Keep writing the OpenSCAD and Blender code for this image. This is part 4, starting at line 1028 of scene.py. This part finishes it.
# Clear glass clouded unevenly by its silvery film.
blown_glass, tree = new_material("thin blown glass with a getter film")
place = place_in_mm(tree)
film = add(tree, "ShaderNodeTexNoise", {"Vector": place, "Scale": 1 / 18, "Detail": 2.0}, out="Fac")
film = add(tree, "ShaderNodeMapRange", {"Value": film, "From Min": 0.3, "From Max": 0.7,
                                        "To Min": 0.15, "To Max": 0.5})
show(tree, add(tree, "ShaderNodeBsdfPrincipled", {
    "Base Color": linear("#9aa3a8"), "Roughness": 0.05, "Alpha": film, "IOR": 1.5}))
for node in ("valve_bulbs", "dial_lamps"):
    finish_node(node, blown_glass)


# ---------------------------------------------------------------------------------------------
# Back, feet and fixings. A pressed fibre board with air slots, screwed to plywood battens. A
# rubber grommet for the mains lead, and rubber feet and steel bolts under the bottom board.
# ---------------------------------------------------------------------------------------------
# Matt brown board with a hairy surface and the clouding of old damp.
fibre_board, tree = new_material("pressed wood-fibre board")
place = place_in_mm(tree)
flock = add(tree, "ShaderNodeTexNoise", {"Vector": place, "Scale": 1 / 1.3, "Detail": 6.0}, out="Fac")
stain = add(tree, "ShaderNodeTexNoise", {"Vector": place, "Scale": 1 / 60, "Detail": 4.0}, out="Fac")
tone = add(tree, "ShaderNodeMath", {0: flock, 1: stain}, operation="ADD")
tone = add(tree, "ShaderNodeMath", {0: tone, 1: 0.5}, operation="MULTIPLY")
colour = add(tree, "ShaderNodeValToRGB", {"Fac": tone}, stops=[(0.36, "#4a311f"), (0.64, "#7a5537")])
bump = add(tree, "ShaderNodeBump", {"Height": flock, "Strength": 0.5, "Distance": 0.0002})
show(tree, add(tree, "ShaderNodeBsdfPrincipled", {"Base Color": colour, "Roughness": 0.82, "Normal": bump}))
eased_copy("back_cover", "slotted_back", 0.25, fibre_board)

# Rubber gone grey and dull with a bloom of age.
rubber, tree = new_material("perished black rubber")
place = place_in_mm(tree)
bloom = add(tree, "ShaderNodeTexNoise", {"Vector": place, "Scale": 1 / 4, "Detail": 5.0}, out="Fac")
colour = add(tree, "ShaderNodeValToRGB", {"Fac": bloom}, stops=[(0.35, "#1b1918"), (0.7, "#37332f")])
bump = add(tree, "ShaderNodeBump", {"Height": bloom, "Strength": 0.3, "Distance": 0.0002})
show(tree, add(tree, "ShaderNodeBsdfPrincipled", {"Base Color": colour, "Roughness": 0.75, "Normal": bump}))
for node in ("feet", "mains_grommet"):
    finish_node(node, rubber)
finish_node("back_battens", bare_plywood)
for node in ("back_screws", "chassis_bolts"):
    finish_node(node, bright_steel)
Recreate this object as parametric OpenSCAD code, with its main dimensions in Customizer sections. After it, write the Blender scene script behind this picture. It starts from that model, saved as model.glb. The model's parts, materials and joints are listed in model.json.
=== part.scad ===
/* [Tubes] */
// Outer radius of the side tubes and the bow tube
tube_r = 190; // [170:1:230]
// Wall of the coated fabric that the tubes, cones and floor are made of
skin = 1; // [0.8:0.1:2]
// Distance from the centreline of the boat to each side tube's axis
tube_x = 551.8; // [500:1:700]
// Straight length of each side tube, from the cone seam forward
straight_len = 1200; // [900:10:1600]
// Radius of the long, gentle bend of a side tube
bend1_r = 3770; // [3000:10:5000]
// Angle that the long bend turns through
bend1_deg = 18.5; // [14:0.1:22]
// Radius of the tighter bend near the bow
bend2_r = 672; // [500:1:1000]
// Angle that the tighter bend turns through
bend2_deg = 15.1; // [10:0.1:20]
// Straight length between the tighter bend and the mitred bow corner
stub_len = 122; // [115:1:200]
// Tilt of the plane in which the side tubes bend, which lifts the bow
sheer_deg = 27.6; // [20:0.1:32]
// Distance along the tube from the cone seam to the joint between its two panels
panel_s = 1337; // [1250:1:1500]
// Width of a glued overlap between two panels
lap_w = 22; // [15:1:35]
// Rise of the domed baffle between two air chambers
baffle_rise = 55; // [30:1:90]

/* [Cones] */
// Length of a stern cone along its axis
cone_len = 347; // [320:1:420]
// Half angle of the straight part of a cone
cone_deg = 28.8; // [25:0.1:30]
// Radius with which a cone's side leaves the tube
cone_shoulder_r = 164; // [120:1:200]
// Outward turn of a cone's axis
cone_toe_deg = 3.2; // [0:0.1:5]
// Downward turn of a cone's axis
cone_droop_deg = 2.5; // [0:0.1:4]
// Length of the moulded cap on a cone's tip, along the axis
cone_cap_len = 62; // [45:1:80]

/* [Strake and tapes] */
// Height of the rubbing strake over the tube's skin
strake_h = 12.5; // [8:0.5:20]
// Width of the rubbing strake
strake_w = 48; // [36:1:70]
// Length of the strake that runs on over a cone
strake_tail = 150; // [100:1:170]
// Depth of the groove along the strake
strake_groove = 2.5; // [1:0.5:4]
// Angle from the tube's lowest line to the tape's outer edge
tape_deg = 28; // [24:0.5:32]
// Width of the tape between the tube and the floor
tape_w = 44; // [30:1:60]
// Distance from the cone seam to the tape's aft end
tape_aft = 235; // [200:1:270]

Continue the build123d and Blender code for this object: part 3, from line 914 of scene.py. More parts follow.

Do this. Copy out each line above, character for character.

Expected answer.
Keep writing the OpenSCAD and Blender code for this image. This is part 4, starting at line 1028 of scene.py. This part finishes it.
# Clear glass clouded unevenly by its silvery film.
blown_glass, tree = new_material("thin blown glass with a getter film")
place = place_in_mm(tree)
film = add(tree, "ShaderNodeTexNoise", {"Vector": place, "Scale": 1 / 18, "Detail": 2.0}, out="Fac")
film = add(tree, "ShaderNodeMapRange", {"Value": film, "From Min": 0.3, "From Max": 0.7,
                                        "To Min": 0.15, "To Max": 0.5})
show(tree, add(tree, "ShaderNodeBsdfPrincipled", {
    "Base Color": linear("#9aa3a8"), "Roughness": 0.05, "Alpha": film, "IOR": 1.5}))
for node in ("valve_bulbs", "dial_lamps"):
    finish_node(node, blown_glass)


# ---------------------------------------------------------------------------------------------
# Back, feet and fixings. A pressed fibre board with air slots, screwed to plywood battens. A
# rubber grommet for the mains lead, and rubber feet and steel bolts under the bottom board.
# ---------------------------------------------------------------------------------------------
# Matt brown board with a hairy surface and the clouding of old damp.
fibre_board, tree = new_material("pressed wood-fibre board")
place = place_in_mm(tree)
flock = add(tree, "ShaderNodeTexNoise", {"Vector": place, "Scale": 1 / 1.3, "Detail": 6.0}, out="Fac")
stain = add(tree, "ShaderNodeTexNoise", {"Vector": place, "Scale": 1 / 60, "Detail": 4.0}, out="Fac")
tone = add(tree, "ShaderNodeMath", {0: flock, 1: stain}, operation="ADD")
tone = add(tree, "ShaderNodeMath", {0: tone, 1: 0.5}, operation="MULTIPLY")
colour = add(tree, "ShaderNodeValToRGB", {"Fac": tone}, stops=[(0.36, "#4a311f"), (0.64, "#7a5537")])
bump = add(tree, "ShaderNodeBump", {"Height": flock, "Strength": 0.5, "Distance": 0.0002})
show(tree, add(tree, "ShaderNodeBsdfPrincipled", {"Base Color": colour, "Roughness": 0.82, "Normal": bump}))
eased_copy("back_cover", "slotted_back", 0.25, fibre_board)

# Rubber gone grey and dull with a bloom of age.
rubber, tree = new_material("perished black rubber")
place = place_in_mm(tree)
bloom = add(tree, "ShaderNodeTexNoise", {"Vector": place, "Scale": 1 / 4, "Detail": 5.0}, out="Fac")
colour = add(tree, "ShaderNodeValToRGB", {"Fac": bloom}, stops=[(0.35, "#1b1918"), (0.7, "#37332f")])
bump = add(tree, "ShaderNodeBump", {"Height": bloom, "Strength": 0.3, "Distance": 0.0002})
show(tree, add(tree, "ShaderNodeBsdfPrincipled", {"Base Color": colour, "Roughness": 0.75, "Normal": bump}))
for node in ("feet", "mains_grommet"):
    finish_node(node, rubber)
finish_node("back_battens", bare_plywood)
for node in ("back_screws", "chassis_bolts"):
    finish_node(node, bright_steel)
Recreate this object as parametric OpenSCAD code, with its main dimensions in Customizer sections. After it, write the Blender scene script behind this picture. It starts from that model, saved as model.glb. The model's parts, materials and joints are listed in model.json.
=== part.scad ===
/* [Tubes] */
// Outer radius of the side tubes and the bow tube
tube_r = 190; // [170:1:230]
// Wall of the coated fabric that the tubes, cones and floor are made of
skin = 1; // [0.8:0.1:2]
// Distance from the centreline of the boat to each side tube's axis
tube_x = 551.8; // [500:1:700]
// Straight length of each side tube, from the cone seam forward
straight_len = 1200; // [900:10:1600]
// Radius of the long, gentle bend of a side tube
bend1_r = 3770; // [3000:10:5000]
// Angle that the long bend turns through
bend1_deg = 18.5; // [14:0.1:22]
// Radius of the tighter bend near the bow
bend2_r = 672; // [500:1:1000]
// Angle that the tighter bend turns through
bend2_deg = 15.1; // [10:0.1:20]
// Straight length between the tighter bend and the mitred bow corner
stub_len = 122; // [115:1:200]
// Tilt of the plane in which the side tubes bend, which lifts the bow
sheer_deg = 27.6; // [20:0.1:32]
// Distance along the tube from the cone seam to the joint between its two panels
panel_s = 1337; // [1250:1:1500]
// Width of a glued overlap between two panels
lap_w = 22; // [15:1:35]
// Rise of the domed baffle between two air chambers
baffle_rise = 55; // [30:1:90]

/* [Cones] */
// Length of a stern cone along its axis
cone_len = 347; // [320:1:420]
// Half angle of the straight part of a cone
cone_deg = 28.8; // [25:0.1:30]
// Radius with which a cone's side leaves the tube
cone_shoulder_r = 164; // [120:1:200]
// Outward turn of a cone's axis
cone_toe_deg = 3.2; // [0:0.1:5]
// Downward turn of a cone's axis
cone_droop_deg = 2.5; // [0:0.1:4]
// Length of the moulded cap on a cone's tip, along the axis
cone_cap_len = 62; // [45:1:80]

/* [Strake and tapes] */
// Height of the rubbing strake over the tube's skin
strake_h = 12.5; // [8:0.5:20]
// Width of the rubbing strake
strake_w = 48; // [36:1:70]
// Length of the strake that runs on over a cone
strake_tail = 150; // [100:1:170]
// Depth of the groove along the strake
strake_groove = 2.5; // [1:0.5:4]
// Angle from the tube's lowest line to the tape's outer edge
tape_deg = 28; // [24:0.5:32]
// Width of the tape between the tube and the floor
tape_w = 44; // [30:1:60]
// Distance from the cone seam to the tape's aft end
tape_aft = 235; // [200:1:270]

Continue the build123d and Blender code for this object: part 3, from line 914 of scene.py. More parts follow.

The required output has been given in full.